DATA SECTION
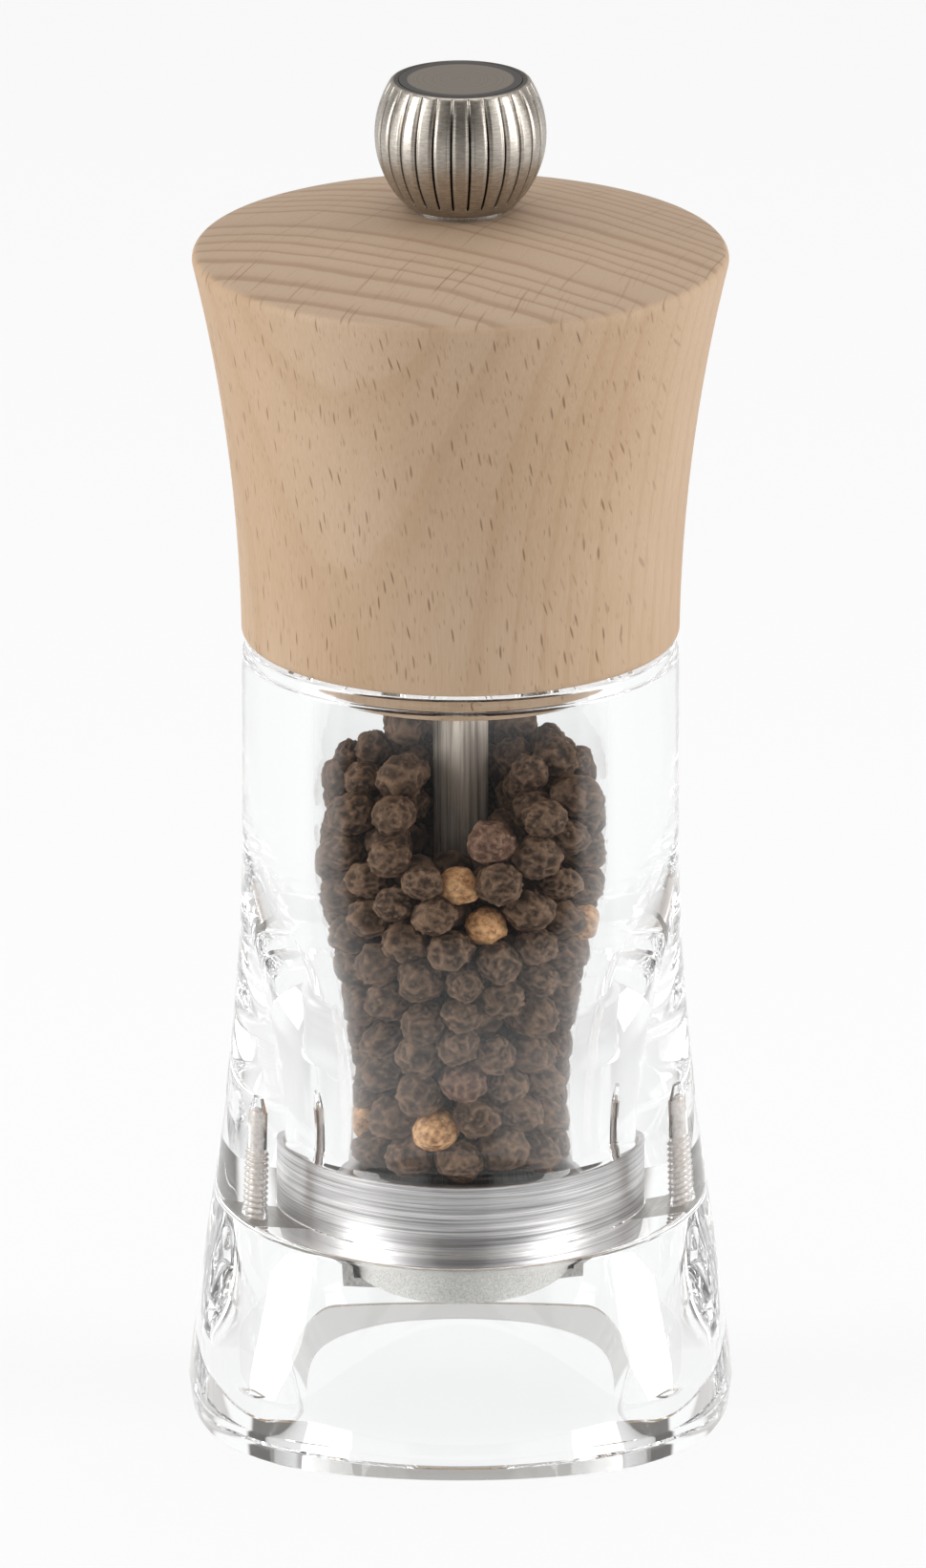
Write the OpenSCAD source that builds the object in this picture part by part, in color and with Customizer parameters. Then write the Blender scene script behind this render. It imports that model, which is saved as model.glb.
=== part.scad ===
// Pepper mill: clear flared body, beech head, steel grinder and fluted knob.
// Millimetres. +Z is up, the origin is at the middle of the foot, on the table.

/* [Clear body] */
// Height of the clear body, foot to rim
body_h = 81.2; // [78:0.1:90]
// Outer radius of the round upper part
body_r = 22.2; // [21:0.1:24]
// Height at which the flare begins
flare_z = 62; // [56:1:66]
// Corner radius of the foot, measured from the axis
corner_r = 29.5; // [28.6:0.1:31]
// Distance from the axis to the middle of each face at the foot
face_r = 27.8; // [27.2:0.1:28.4]
// Radius of the gentle bulge of each face, seen from above
face_bulge = 42; // [36:1:60]
// Height at which the four faces run out into the flare
face_top_z = 32; // [28:1:38]
// Height of the upright band round the foot
band_h = 2.9; // [1.5:0.1:5]
// How far that band draws in at the table
band_taper = 0.4; // [0:0.1:1]
// Rounding of the rim
rim_round = 2; // [0.3:0.1:2.6]

/* [Chamber] */
// Radius of the pepper chamber at the rim
chamber_r = 15.1; // [14:0.1:17]
// Radius of the throat above the grinder
throat_r = 11.8; // [11:0.1:12]
// Height at which the chamber begins to narrow
narrow_z = 60; // [54:1:70]
// Height at which it has narrowed to the throat
throat_z = 28.5; // [28:0.5:40]

/* [Grinder seat] */
// Radius of the hollow below the grinder, at its ceiling
hollow_r = 18.5; // [18:0.1:20]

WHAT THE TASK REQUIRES
Repeat, word for word, the lines from the opening of the material through the line containing "on the table.".

FINISHED ANSWER
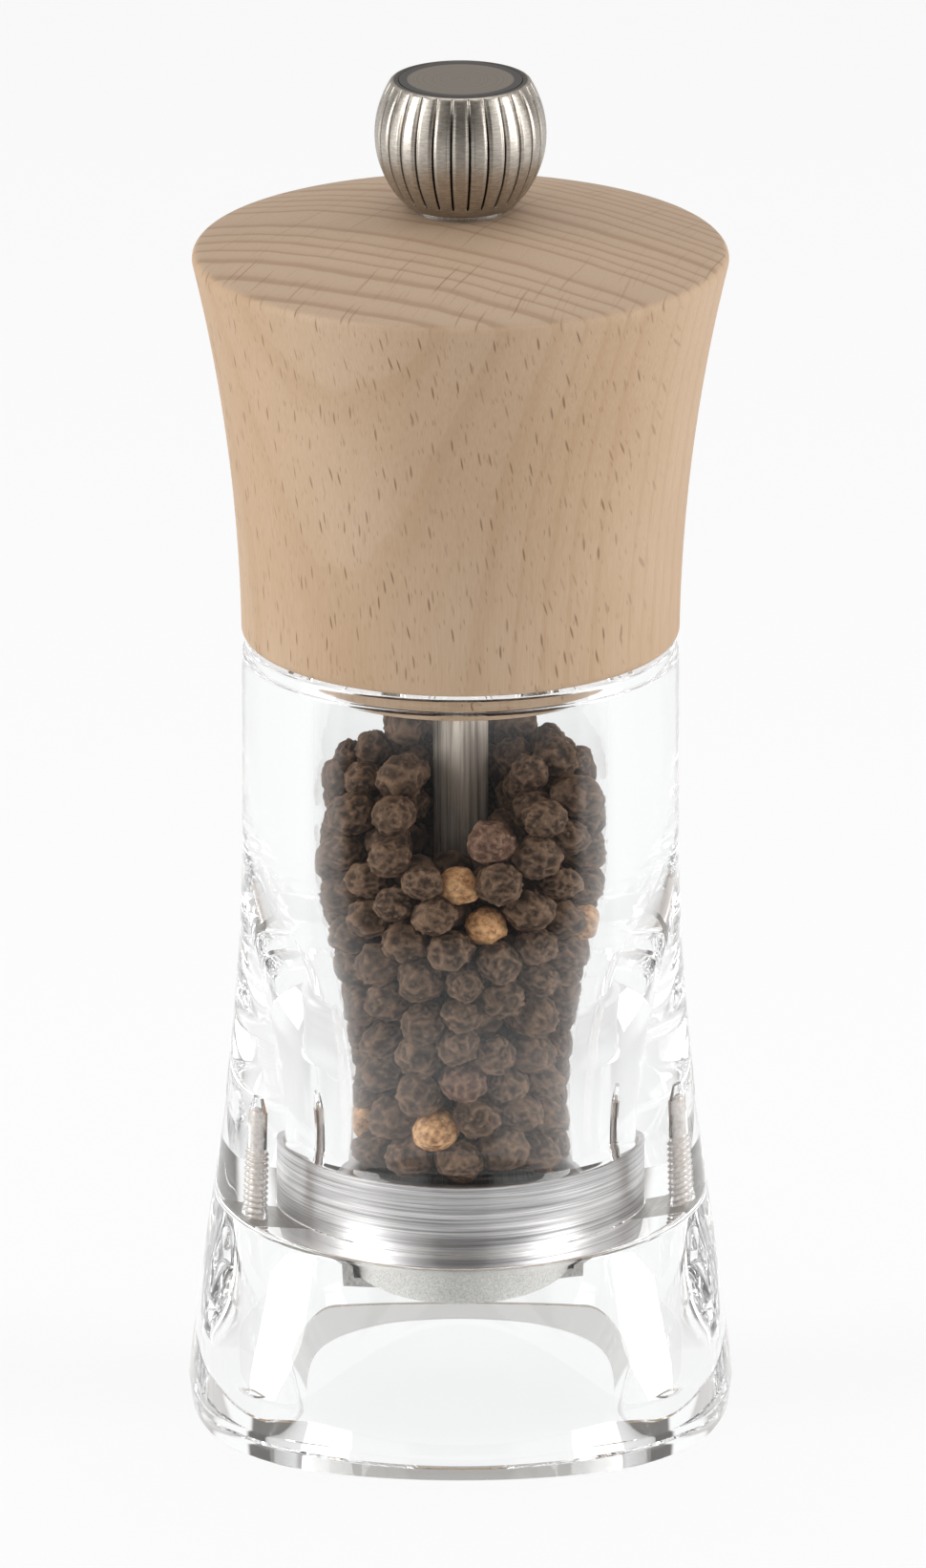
Write the OpenSCAD source that builds the object in this picture part by part, in color and with Customizer parameters. Then write the Blender scene script behind this render. It imports that model, which is saved as model.glb.
=== part.scad ===
// Pepper mill: clear flared body, beech head, steel grinder and fluted knob.
// Millimetres. +Z is up, the origin is at the middle of the foot, on the table.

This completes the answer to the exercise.